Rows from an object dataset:

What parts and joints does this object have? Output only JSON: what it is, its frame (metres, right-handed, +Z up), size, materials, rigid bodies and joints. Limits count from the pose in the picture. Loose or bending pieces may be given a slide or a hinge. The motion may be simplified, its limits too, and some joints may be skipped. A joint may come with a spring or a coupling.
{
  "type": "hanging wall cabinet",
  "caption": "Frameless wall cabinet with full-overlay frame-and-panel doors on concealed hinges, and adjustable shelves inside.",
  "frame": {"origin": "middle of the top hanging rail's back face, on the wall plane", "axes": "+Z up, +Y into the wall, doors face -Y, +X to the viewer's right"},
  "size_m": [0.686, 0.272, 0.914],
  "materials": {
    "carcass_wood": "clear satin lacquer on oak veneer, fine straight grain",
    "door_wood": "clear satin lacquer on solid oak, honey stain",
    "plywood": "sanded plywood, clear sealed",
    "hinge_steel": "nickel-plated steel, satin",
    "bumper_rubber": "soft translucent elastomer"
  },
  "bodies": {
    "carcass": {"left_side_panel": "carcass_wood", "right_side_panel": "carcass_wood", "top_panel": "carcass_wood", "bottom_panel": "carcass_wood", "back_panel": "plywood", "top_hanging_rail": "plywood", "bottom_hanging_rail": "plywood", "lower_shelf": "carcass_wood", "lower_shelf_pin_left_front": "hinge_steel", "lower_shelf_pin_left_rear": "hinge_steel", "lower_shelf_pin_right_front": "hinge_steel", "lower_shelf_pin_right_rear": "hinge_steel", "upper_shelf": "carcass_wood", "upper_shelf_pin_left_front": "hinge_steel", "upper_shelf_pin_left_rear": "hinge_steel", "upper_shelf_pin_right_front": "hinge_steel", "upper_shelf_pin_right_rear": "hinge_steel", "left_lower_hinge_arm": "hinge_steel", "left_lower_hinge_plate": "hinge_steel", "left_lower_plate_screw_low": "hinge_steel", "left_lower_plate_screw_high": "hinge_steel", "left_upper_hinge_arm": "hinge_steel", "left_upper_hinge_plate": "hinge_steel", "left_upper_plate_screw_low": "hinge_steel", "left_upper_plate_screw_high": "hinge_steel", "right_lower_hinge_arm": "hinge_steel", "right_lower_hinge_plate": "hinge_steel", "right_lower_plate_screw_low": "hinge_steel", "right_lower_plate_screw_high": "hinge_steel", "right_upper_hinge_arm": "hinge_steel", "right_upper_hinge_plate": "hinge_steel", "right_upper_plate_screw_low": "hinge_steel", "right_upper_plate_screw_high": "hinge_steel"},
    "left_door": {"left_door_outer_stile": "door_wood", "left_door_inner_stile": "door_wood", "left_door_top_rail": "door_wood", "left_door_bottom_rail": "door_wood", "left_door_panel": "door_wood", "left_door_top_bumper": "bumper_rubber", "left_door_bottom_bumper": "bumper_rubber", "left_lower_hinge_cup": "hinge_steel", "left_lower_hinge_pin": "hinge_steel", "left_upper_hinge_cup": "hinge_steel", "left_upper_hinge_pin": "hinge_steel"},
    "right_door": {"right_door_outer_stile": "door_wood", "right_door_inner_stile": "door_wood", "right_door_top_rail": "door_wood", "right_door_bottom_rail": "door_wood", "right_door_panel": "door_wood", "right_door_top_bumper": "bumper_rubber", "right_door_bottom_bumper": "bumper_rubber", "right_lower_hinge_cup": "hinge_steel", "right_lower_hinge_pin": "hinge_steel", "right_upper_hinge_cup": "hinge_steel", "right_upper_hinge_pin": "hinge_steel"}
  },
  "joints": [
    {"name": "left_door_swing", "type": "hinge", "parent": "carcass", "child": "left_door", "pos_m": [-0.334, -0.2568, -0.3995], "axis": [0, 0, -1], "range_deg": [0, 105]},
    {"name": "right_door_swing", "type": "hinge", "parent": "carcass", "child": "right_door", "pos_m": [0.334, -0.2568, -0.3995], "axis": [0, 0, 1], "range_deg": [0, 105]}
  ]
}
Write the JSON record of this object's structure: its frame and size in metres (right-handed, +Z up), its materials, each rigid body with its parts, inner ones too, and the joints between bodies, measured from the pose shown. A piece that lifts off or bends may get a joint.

WHAT IS BEING ASKED: The records above are to be copied in full, exactly as written.

ANSWER TO THE TASK:
What parts and joints does this object have? Output only JSON: what it is, its frame (metres, right-handed, +Z up), size, materials, rigid bodies and joints. Limits count from the pose in the picture. Loose or bending pieces may be given a slide or a hinge. The motion may be simplified, its limits too, and some joints may be skipped. A joint may come with a spring or a coupling.
{
  "type": "hanging wall cabinet",
  "caption": "Frameless wall cabinet with full-overlay frame-and-panel doors on concealed hinges, and adjustable shelves inside.",
  "frame": {"origin": "middle of the top hanging rail's back face, on the wall plane", "axes": "+Z up, +Y into the wall, doors face -Y, +X to the viewer's right"},
  "size_m": [0.686, 0.272, 0.914],
  "materials": {
    "carcass_wood": "clear satin lacquer on oak veneer, fine straight grain",
    "door_wood": "clear satin lacquer on solid oak, honey stain",
    "plywood": "sanded plywood, clear sealed",
    "hinge_steel": "nickel-plated steel, satin",
    "bumper_rubber": "soft translucent elastomer"
  },
  "bodies": {
    "carcass": {"left_side_panel": "carcass_wood", "right_side_panel": "carcass_wood", "top_panel": "carcass_wood", "bottom_panel": "carcass_wood", "back_panel": "plywood", "top_hanging_rail": "plywood", "bottom_hanging_rail": "plywood", "lower_shelf": "carcass_wood", "lower_shelf_pin_left_front": "hinge_steel", "lower_shelf_pin_left_rear": "hinge_steel", "lower_shelf_pin_right_front": "hinge_steel", "lower_shelf_pin_right_rear": "hinge_steel", "upper_shelf": "carcass_wood", "upper_shelf_pin_left_front": "hinge_steel", "upper_shelf_pin_left_rear": "hinge_steel", "upper_shelf_pin_right_front": "hinge_steel", "upper_shelf_pin_right_rear": "hinge_steel", "left_lower_hinge_arm": "hinge_steel", "left_lower_hinge_plate": "hinge_steel", "left_lower_plate_screw_low": "hinge_steel", "left_lower_plate_screw_high": "hinge_steel", "left_upper_hinge_arm": "hinge_steel", "left_upper_hinge_plate": "hinge_steel", "left_upper_plate_screw_low": "hinge_steel", "left_upper_plate_screw_high": "hinge_steel", "right_lower_hinge_arm": "hinge_steel", "right_lower_hinge_plate": "hinge_steel", "right_lower_plate_screw_low": "hinge_steel", "right_lower_plate_screw_high": "hinge_steel", "right_upper_hinge_arm": "hinge_steel", "right_upper_hinge_plate": "hinge_steel", "right_upper_plate_screw_low": "hinge_steel", "right_upper_plate_screw_high": "hinge_steel"},
    "left_door": {"left_door_outer_stile": "door_wood", "left_door_inner_stile": "door_wood", "left_door_top_rail": "door_wood", "left_door_bottom_rail": "door_wood", "left_door_panel": "door_wood", "left_door_top_bumper": "bumper_rubber", "left_door_bottom_bumper": "bumper_rubber", "left_lower_hinge_cup": "hinge_steel", "left_lower_hinge_pin": "hinge_steel", "left_upper_hinge_cup": "hinge_steel", "left_upper_hinge_pin": "hinge_steel"},
    "right_door": {"right_door_outer_stile": "door_wood", "right_door_inner_stile": "door_wood", "right_door_top_rail": "door_wood", "right_door_bottom_rail": "door_wood", "right_door_panel": "door_wood", "right_door_top_bumper": "bumper_rubber", "right_door_bottom_bumper": "bumper_rubber", "right_lower_hinge_cup": "hinge_steel", "right_lower_hinge_pin": "hinge_steel", "right_upper_hinge_cup": "hinge_steel", "right_upper_hinge_pin": "hinge_steel"}
  },
  "joints": [
    {"name": "left_door_swing", "type": "hinge", "parent": "carcass", "child": "left_door", "pos_m": [-0.334, -0.2568, -0.3995], "axis": [0, 0, -1], "range_deg": [0, 105]},
    {"name": "right_door_swing", "type": "hinge", "parent": "carcass", "child": "right_door", "pos_m": [0.334, -0.2568, -0.3995], "axis": [0, 0, 1], "range_deg": [0, 105]}
  ]
}
Write the JSON record of this object's structure: its frame and size in metres (right-handed, +Z up), its materials, each rigid body with its parts, inner ones too, and the joints between bodies, measured from the pose shown. A piece that lifts off or bends may get a joint.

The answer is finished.